O sistema educacional brasileiro possui uma extensa lista de problemas, incluindo professores mal pagos e mal preparados e muitos estudantes vivendo em condições sociais e econômicas paupérrimas. Uma pesquisa do governo em 2005 apontou que a expectativa era de que apenas 54 por cento das crianças que iniciariam o ensino fundamental naquele ano, iriam completá-lo. Desde então, a ajuda do governo para famílias com crianças na escola melhorou a freqüência escolar, mas muitas ainda trabalham para ajudar no sustento da família ou são arrastadas para o mundo das drogas e do crime.
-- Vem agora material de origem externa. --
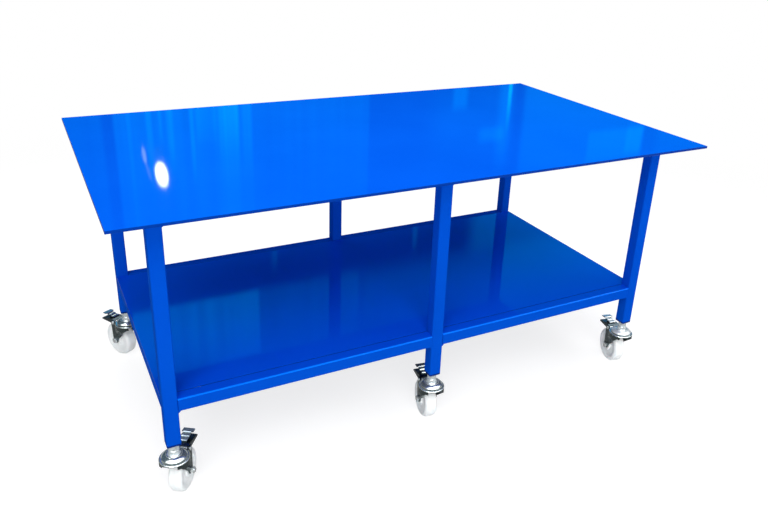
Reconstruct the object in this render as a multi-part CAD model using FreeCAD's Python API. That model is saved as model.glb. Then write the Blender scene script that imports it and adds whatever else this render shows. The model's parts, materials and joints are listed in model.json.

"É muito difícil ter apoio da família em geral. Na verdade, a família aqui se constitui, às vezes, de avó, de tia, de irmão mais velho. A grande maioria não tem pai," afirmou Ilária Soares Arruda, diretora da escola com a pior classificação do Distrito Federal em avaliação feita pelo governo federal.
PADRÕES BAIXOS
Mesmo aqueles que freqüentam a escola aprendem menos que seus pares em outros países. A última pesquisa educacional publicada pela Organização para Cooperação e Desenvolvimento Econômico (OCDE) coloca o estudante brasileiro do ensino médio em 53o e 51o num total de 57 países nas avaliações de matemática e capacidade de leitura, respectivamente. A Coréia do Sul ficou com a primeira posição nos dois quesitos.
O Brasil possui boas escolas. mas elas freqüentemente são localizadas em áreas mais privilegiadas. Na escola que recebeu a melhor classificação do Distrito Federal, em um bairro de classe média alta em Brasília, as crianças sentam no pátio, uma vez por semana para ler livros ao som de música clássica. O objetivo é despertar nos alunos o prazer da leitura.
O Brasil negligenciou a educação por séculos e inaugurou sua primeira universidade somente em 1934, quase três séculos depois que outros países do hemisfério. E o Estado investiu quase sempre nas elites e não nos pobres, para manter um bom número de mão-de-obra barata.
"Para o Brasil, o grande desafio em matéria de competição é a dispersão que existe. De certo modo, as diversidades do mundo existem dentro do Brasil," apontou Suhas Parandekar, especialista sênior em educação no Banco Mundial.
Na última década, os governos no Brasil investiram pesadamente no aumento da freqüência escolar, mas pouco na melhora da qualidade de ensino.
O presidente Luiz Inácio Lula da Silva, que não concluiu o ensino médio, tem canalizado investimentos em escolas de baixa renda, construção de campus universitários e treinamento de professores. Atualmente, o Brasil gasta 4 por cento do PIB com educação, mais que os 3,2 por cento da Índia e os 3,8 por cento da Rússia, segundo última pesquisa feita pelo Banco Mundial. Os números relativos à China não estão disponíveis. Mas os críticos afirmam que a educação ainda não se tornou prioridade nacional e, mesmo com políticas de primeiro nível, as melhorias não serão visíveis por pelo menos mais uma geração.
"Temo que continuaremos muito atrasados daqui a dez anos. Porque a correção desse processo é lenta e eu ainda não estou vendo - tanto no setor público quanto na própria sociedade - uma prioridade, uma ênfase na educação como grande desafio da sociedade brasileira," lamentou Eduardo Giannetti, professor de economia no Ibmec, em São Paulo.